The measurement implication: channel success metrics should reflect actual channel roles, not assumed ones. If DTC primarily drives retail velocity through trial and validation, measure DTC success by its impact on retail performance, not by DTC conversion rate in isolation. The metrics should match the mechanism.
For teams evaluating their cross-channel strategy, the starting point is understanding what roles channels actually play in shopper decision-making. Not what roles you want them to play, not what roles they play for competitors, but what roles your shoppers assign them through actual behavior. That understanding comes from systematic voice-led conversations that capture channel decisions in natural language across diverse shopping occasions.
The research investment is modest—typically 50-80 voice conversations provide sufficient pattern identification for strategic decisions. The implementation happens through AI-moderated interviews that capture shopper language with the depth of traditional qualitative research at the speed and scale of quantitative tracking. The 48-72 hour turnaround enables channel strategy decisions based on current shopper behavior rather than assumptions formed in different market conditions.

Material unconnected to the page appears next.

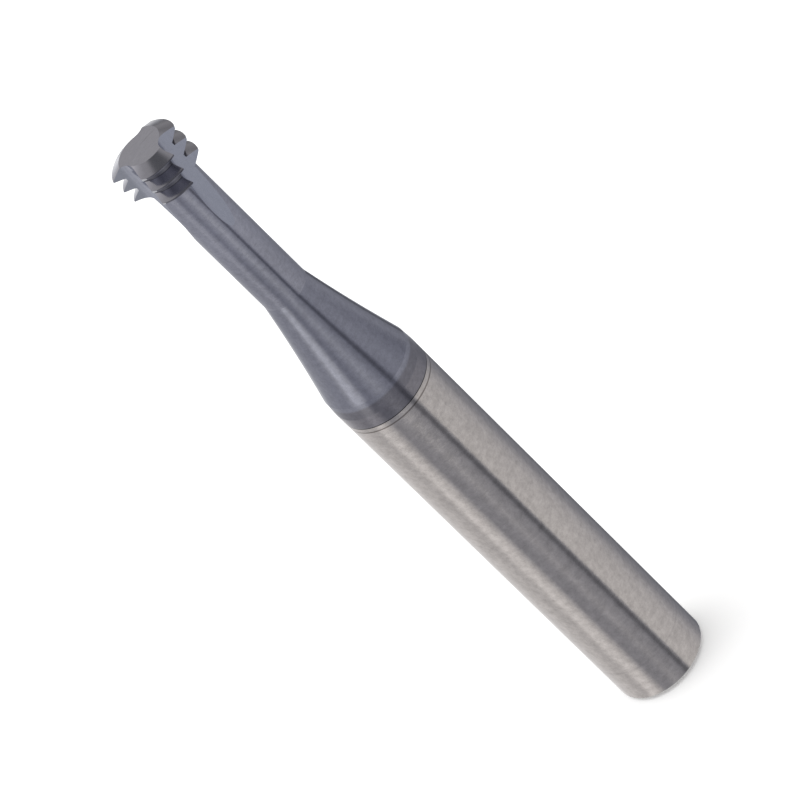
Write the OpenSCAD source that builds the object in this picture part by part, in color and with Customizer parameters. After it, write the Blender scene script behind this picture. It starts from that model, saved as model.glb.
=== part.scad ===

Channel interplay will only increase in complexity as brands add marketplaces, social commerce, and other touchpoints to their distribution mix. The measurement approach that succeeds is the one that captures how shoppers actually navigate that complexity rather than imposing organizational frameworks that shoppers don't recognize or follow. Voice-led shopper insights provide that measurement capability—systematic understanding of channel dynamics built on shopper language, delivered at the speed channel decisions require.